El cumpleaños

 


(Foto de Joel Meyerowitz)


Todos los 3 de diciembre comenzaba la navidad. Era un día de alboroto precedido por otros días de misterio y de susurros. Nadie hablaba abiertamente de lo que el 3 sucedería pero los hijos se movían por la casa sigilosamente y la madre tapaba y destapaba las ollas, hacía la masa de las tortas y guardaba en la despensa manjares inusitados, aquellos que los niños esperaban con impaciencia tanto como los regalos. El 3 de diciembre era día de fiesta mayor en esa casa, por lo que se celebraba y por lo que significaba esa celebración. El día antes se pasaban todos el rato doblando papeles de colores para guardar regalos, cosas simples que cada uno había conseguido a su manera. Había dibujos escolares, unas nueces convertidas en barquitos con palillos de dientes, algunos puzzles inventados, libros hechos a mano, un par de corbatas, un pañuelo de cuello, una bufanda, calcetines oscuros y camisas blancas, pijamas de rayitas, la bata de casa, el albornoz, las cajas de cartón para guardar colecciones de tantas cosas como coleccionaba, algo de música, entradas para el fútbol, y siempre, siempre, siempre, sin que faltaran nunca, los botes de agua de colonia o de perfume, eso que era tan imprescindible para alguien que tenía la elegancia de Cary Grant y el porte de Lawrence Olivier.
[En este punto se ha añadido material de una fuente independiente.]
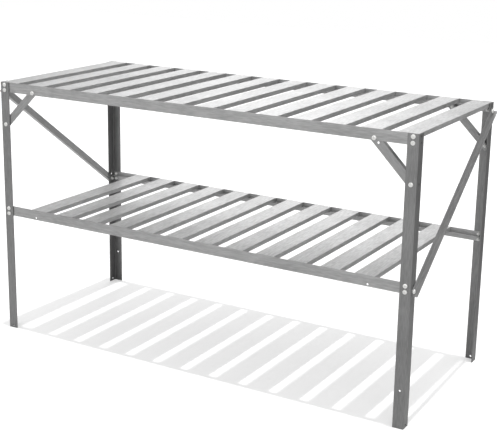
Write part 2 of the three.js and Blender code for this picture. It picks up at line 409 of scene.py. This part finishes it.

Sin cortapisas. Sin exageraciones. La elegancia no es un aditamento postizo, se nace con ella. Eres elegante si naces con elegancia y si eres elegante en todos los contextos, incluso en los más difíciles, incluso en el trabajo duro, incluso si tus manos se endurecen y se llenan de heridas. Incluso entonces, la elegancia hace que muevas tus manos como si fueran palomas y que hables como si tu voz se hubiera escrito en un pentagrama. Todos los 3 de diciembre recibía sus regalos como dones, pasaba el día con la familia, amanecía con esperanza y se dormía con sonrisas. Todos nosotros sabíamos que, el día que faltara, el 3 de diciembre sería un peso en el corazón que nada quitaría, que nada aliviaría, que nada convertiría en agua clara. Un peso para recordarnos que fuimos felices siendo partes pequeñas de una cosa total que se llama familia y que era su familia.